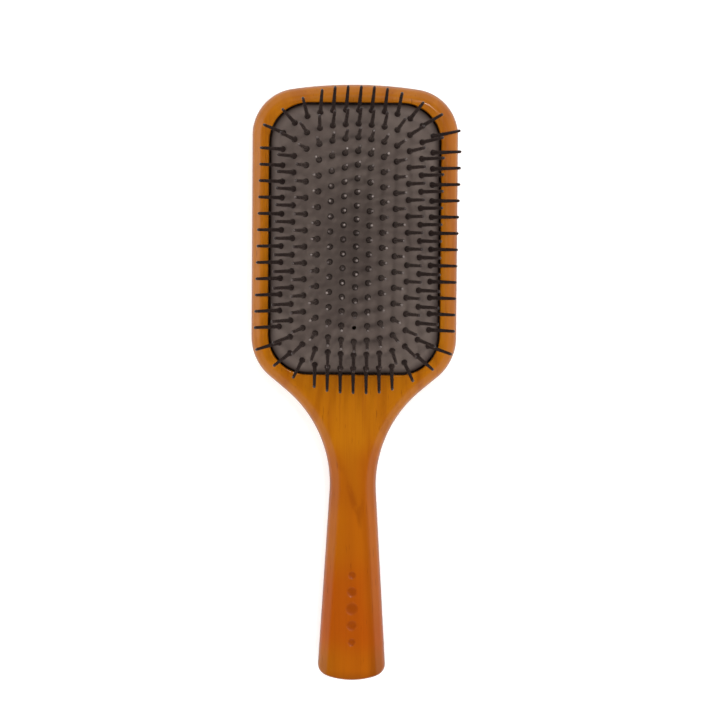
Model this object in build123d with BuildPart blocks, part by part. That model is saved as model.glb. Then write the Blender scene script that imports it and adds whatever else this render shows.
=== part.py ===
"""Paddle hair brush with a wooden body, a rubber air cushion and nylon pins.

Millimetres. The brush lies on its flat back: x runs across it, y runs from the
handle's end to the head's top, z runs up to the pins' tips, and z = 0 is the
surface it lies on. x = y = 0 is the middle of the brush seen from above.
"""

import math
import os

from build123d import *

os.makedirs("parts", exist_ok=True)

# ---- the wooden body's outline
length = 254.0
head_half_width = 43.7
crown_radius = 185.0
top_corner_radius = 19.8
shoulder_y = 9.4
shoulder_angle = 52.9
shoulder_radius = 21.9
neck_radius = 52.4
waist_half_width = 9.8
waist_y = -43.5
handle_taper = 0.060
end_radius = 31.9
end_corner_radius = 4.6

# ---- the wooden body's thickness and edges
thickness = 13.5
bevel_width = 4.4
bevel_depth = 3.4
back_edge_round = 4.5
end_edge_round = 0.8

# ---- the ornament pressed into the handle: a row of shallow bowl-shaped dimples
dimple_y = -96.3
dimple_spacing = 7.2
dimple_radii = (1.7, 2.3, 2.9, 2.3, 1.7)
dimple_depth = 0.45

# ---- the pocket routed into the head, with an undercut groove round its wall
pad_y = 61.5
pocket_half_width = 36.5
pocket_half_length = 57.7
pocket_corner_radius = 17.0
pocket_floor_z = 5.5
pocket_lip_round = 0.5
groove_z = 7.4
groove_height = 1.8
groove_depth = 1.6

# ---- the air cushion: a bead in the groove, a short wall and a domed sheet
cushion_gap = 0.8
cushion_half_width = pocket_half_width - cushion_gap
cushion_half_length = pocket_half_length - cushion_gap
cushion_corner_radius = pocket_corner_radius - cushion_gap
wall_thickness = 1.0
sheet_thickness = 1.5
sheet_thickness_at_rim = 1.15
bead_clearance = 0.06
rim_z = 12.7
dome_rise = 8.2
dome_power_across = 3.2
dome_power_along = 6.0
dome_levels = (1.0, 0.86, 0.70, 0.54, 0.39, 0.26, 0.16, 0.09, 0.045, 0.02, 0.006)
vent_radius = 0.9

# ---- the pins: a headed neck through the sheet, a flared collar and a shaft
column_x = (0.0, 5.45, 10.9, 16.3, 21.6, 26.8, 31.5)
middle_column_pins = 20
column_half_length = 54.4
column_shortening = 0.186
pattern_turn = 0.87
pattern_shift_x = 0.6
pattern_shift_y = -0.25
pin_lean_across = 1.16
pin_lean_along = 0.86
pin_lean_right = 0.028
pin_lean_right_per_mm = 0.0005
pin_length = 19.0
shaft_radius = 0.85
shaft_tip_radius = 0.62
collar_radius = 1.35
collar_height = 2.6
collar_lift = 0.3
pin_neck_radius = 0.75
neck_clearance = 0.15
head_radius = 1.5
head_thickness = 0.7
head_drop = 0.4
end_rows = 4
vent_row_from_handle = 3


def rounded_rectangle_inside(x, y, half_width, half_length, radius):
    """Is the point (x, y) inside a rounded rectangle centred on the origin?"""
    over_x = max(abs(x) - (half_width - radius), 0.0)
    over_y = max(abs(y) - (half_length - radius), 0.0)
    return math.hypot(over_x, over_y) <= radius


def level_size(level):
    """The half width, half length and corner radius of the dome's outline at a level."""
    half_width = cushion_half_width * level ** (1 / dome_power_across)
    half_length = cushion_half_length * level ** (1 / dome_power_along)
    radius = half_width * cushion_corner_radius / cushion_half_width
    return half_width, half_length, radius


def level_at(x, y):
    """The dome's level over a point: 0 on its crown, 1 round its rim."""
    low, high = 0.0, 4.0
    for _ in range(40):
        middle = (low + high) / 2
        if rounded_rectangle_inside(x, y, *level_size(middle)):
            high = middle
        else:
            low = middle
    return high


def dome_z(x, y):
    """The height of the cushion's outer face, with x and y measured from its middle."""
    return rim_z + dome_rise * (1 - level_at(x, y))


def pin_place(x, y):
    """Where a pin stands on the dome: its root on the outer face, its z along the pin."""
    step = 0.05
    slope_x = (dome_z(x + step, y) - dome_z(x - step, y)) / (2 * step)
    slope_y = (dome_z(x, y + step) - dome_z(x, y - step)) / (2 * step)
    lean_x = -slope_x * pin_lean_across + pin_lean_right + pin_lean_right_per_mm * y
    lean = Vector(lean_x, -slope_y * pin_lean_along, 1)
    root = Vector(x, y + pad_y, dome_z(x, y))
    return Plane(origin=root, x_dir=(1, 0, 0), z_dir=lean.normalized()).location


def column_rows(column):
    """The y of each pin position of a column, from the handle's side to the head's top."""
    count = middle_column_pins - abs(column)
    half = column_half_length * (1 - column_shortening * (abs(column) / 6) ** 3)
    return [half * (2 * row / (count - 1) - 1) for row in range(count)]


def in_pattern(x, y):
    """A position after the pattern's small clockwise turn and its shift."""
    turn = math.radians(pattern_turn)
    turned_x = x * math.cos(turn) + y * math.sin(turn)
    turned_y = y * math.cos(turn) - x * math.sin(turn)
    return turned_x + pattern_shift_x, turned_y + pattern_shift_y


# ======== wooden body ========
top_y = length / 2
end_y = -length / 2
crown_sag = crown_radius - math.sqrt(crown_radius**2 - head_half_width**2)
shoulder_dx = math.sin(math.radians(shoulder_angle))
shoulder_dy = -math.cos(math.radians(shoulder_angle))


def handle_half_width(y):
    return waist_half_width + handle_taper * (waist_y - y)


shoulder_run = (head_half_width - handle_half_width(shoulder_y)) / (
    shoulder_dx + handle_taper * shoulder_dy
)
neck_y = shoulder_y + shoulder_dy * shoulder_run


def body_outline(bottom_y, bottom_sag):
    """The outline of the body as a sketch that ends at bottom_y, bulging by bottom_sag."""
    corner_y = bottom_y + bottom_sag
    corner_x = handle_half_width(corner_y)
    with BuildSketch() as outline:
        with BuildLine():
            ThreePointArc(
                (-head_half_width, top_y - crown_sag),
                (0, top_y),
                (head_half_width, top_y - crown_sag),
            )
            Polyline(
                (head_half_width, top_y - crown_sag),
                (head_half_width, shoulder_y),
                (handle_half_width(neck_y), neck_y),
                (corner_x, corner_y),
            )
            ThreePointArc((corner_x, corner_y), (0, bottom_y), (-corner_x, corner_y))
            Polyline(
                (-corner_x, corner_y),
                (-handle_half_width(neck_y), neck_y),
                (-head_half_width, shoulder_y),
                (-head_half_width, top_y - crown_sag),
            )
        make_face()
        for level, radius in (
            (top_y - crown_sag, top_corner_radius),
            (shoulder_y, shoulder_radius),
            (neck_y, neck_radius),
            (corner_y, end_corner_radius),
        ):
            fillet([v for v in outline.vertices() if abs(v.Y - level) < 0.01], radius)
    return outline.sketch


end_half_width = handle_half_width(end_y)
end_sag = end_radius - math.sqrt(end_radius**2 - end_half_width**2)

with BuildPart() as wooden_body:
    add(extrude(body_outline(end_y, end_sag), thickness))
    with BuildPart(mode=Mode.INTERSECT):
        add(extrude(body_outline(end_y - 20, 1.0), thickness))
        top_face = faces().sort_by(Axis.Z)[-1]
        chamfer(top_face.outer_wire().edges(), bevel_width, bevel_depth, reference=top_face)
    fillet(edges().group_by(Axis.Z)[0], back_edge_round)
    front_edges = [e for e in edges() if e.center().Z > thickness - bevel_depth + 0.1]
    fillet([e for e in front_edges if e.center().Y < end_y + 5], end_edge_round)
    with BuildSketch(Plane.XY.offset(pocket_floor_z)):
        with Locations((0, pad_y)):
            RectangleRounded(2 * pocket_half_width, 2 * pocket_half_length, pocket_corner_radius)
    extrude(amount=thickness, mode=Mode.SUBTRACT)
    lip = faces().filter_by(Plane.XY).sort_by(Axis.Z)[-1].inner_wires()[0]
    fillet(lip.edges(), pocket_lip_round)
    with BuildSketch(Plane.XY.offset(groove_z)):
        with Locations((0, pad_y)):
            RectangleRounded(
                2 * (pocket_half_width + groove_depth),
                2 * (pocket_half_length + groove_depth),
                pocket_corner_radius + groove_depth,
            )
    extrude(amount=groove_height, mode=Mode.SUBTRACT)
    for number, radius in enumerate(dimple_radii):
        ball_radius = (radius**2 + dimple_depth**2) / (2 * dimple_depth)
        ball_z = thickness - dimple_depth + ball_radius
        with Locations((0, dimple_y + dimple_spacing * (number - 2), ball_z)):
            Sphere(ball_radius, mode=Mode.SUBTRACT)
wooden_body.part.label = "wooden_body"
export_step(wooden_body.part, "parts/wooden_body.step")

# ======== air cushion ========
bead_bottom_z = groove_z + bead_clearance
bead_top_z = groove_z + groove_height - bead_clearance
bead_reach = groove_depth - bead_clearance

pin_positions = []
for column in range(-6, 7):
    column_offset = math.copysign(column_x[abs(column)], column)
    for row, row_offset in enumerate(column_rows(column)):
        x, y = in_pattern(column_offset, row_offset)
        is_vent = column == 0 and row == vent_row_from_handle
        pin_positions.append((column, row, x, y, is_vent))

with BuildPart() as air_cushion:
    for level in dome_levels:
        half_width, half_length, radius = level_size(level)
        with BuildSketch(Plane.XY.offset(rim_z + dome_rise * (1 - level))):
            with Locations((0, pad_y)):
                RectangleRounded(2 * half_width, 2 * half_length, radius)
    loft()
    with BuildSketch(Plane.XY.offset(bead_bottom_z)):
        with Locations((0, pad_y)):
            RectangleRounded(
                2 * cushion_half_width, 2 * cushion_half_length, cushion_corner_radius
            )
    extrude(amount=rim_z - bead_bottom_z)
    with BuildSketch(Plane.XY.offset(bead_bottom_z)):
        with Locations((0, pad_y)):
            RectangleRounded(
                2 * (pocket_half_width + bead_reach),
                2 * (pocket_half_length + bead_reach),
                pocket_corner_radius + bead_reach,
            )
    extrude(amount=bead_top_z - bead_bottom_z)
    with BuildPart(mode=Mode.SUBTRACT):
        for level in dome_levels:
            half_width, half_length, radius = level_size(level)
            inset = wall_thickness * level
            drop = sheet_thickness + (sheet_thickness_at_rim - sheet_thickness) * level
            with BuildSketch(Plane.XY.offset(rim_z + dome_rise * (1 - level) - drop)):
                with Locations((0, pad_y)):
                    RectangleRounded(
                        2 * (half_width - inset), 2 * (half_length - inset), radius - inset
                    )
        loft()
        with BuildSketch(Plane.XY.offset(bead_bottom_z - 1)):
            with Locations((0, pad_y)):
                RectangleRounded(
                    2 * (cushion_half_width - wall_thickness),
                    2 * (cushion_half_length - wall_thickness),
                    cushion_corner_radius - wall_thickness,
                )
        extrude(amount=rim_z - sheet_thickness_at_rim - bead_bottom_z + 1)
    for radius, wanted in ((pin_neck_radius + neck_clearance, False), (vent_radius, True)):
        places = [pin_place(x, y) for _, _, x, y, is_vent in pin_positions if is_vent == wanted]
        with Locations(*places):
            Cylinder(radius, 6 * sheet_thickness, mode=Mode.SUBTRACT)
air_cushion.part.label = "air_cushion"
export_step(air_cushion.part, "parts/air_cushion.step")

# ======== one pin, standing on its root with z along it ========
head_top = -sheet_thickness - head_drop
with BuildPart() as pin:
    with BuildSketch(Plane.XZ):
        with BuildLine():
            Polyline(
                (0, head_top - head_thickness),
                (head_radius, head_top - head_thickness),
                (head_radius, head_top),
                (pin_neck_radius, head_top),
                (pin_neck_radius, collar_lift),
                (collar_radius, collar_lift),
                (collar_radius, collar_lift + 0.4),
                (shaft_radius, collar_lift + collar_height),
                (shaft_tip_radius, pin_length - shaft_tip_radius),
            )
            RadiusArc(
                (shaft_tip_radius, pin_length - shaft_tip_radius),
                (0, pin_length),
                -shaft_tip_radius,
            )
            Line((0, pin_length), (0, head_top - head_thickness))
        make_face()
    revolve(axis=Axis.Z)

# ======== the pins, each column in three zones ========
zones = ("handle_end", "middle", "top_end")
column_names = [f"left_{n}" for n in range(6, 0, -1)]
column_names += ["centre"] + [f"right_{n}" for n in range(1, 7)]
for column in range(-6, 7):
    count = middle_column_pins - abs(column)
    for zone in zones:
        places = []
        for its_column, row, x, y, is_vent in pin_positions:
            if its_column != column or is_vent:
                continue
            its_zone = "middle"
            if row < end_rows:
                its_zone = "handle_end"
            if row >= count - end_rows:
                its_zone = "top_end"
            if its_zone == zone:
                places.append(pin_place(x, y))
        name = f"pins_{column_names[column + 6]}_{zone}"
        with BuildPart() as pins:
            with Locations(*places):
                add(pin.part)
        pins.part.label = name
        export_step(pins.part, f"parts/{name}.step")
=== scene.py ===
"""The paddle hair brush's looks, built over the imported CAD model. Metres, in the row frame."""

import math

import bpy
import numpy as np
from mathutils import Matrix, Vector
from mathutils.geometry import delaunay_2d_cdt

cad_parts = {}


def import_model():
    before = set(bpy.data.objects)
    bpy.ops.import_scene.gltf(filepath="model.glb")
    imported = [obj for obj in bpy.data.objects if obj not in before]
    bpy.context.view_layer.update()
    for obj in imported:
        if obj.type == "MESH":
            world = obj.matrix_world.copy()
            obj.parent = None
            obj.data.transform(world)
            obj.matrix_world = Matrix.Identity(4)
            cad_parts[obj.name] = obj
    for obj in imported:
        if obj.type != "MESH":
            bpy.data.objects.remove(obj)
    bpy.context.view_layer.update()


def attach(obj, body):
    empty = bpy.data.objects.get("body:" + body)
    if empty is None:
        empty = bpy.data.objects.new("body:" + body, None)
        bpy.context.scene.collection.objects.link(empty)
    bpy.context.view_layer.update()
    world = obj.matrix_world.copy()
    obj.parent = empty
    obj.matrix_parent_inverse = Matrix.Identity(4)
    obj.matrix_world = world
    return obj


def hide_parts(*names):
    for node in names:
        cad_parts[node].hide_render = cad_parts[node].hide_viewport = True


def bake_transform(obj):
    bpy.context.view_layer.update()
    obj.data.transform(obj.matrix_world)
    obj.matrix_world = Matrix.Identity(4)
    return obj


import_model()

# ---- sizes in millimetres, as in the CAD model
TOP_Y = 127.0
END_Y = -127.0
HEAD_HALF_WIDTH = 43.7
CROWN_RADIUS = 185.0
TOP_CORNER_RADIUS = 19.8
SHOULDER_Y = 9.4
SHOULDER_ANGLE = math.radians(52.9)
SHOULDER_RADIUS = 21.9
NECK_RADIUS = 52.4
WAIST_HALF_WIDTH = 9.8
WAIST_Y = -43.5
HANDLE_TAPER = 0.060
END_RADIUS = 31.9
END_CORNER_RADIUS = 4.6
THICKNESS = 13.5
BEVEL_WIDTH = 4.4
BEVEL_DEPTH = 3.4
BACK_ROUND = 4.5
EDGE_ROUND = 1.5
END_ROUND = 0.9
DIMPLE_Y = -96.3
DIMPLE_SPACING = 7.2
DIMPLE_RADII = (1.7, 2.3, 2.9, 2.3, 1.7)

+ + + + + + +

EXERCISE: Only the lines from the one containing "# ======== the pins, each" through the one containing "obj.parent = None" are to be extracted, exactly as they appear, with both ends included.

RESULT:
# ======== the pins, each column in three zones ========
zones = ("handle_end", "middle", "top_end")
column_names = [f"left_{n}" for n in range(6, 0, -1)]
column_names += ["centre"] + [f"right_{n}" for n in range(1, 7)]
for column in range(-6, 7):
    count = middle_column_pins - abs(column)
    for zone in zones:
        places = []
        for its_column, row, x, y, is_vent in pin_positions:
            if its_column != column or is_vent:
                continue
            its_zone = "middle"
            if row < end_rows:
                its_zone = "handle_end"
            if row >= count - end_rows:
                its_zone = "top_end"
            if its_zone == zone:
                places.append(pin_place(x, y))
        name = f"pins_{column_names[column + 6]}_{zone}"
        with BuildPart() as pins:
            with Locations(*places):
                add(pin.part)
        pins.part.label = name
        export_step(pins.part, f"parts/{name}.step")
=== scene.py ===
"""The paddle hair brush's looks, built over the imported CAD model. Metres, in the row frame."""

import math

import bpy
import numpy as np
from mathutils import Matrix, Vector
from mathutils.geometry import delaunay_2d_cdt

cad_parts = {}


def import_model():
    before = set(bpy.data.objects)
    bpy.ops.import_scene.gltf(filepath="model.glb")
    imported = [obj for obj in bpy.data.objects if obj not in before]
    bpy.context.view_layer.update()
    for obj in imported:
        if obj.type == "MESH":
            world = obj.matrix_world.copy()
            obj.parent = None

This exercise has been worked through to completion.